The case was brought forward by a group of Christian small business and Texas residents who argue that the provision is unconstitutional.
“They’re attacking the process by which they covered preventative services are selected,” said David Super, a professor at the Georgetown University Law Center.
The provision requires certain health plans to provide cancer and diabetes screenings, some types of medication, contraceptives and more at no-cost to policyholders.
The group argues that because those services are selected by a task force that was not properly appointed by the president and Senate, the coverage mandates are not enforceable.

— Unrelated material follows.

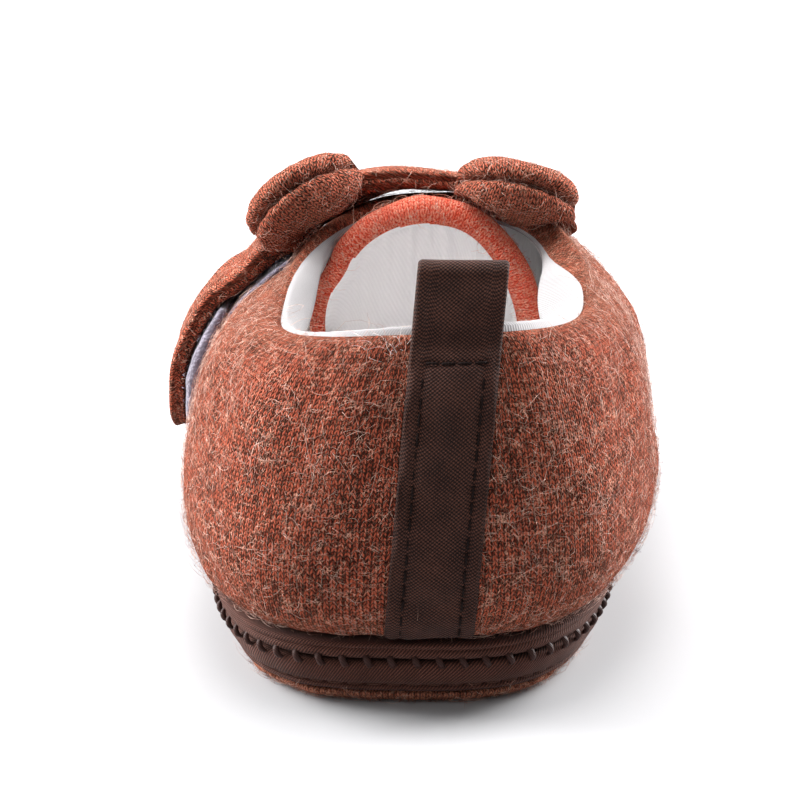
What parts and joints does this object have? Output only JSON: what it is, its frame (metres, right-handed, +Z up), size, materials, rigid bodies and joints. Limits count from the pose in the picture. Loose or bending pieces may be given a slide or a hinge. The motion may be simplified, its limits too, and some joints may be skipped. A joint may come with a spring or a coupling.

Some healthcare professionals and nonprofits have expressed concerns about what a ruling in favor of the challenging group could mean for American’s access to preventative health services.
“There are 150 million Americans that depend on these services and the no cost coverage mandate for them. So we’re going to see some varied, effects,” said Valerie Nelson, Manager of Advocacy and Government Affairs with Susan G. Komen Breast Cancer Foundation. “But at the end of the day, what we’re going to see if the Supreme Court does not overturn the lower court’s rulings, we’re going to see shifts - cost shifts from insurers to patients.”
The federal government argued before the high court that the task force is constitutional because its can be fired by the Secretary of Health and Human Services.
Justice Samuel Alito seemed skeptical of the government’s argument.
“Still, if the Task Force rates something A or B, then that’s it. And you try to get -- and -- and even if the are removable at will, the only way you can get around that is through a really -- some really jerry-built arguments,” he said.
Yet several of the justices also had a number of questions for the challenging group’s legal team.
“Your theory, I think, depends on us treating the task force as this massively important agency that operates with unreviewable authority,” said Justice Brett Kavanaugh. “Normally before that kind of thing would happen, Congress would have provided stronger indications that this task force is enormously important in the American economy and would have treated it such. And I just don’t see indications of that.”
“The idea that we would take a statute which doesn’t set up an independent agency and declare it one strikes me is pretty inconsistent with everything that we’ve done in this area,” said Justice Elena Kagan.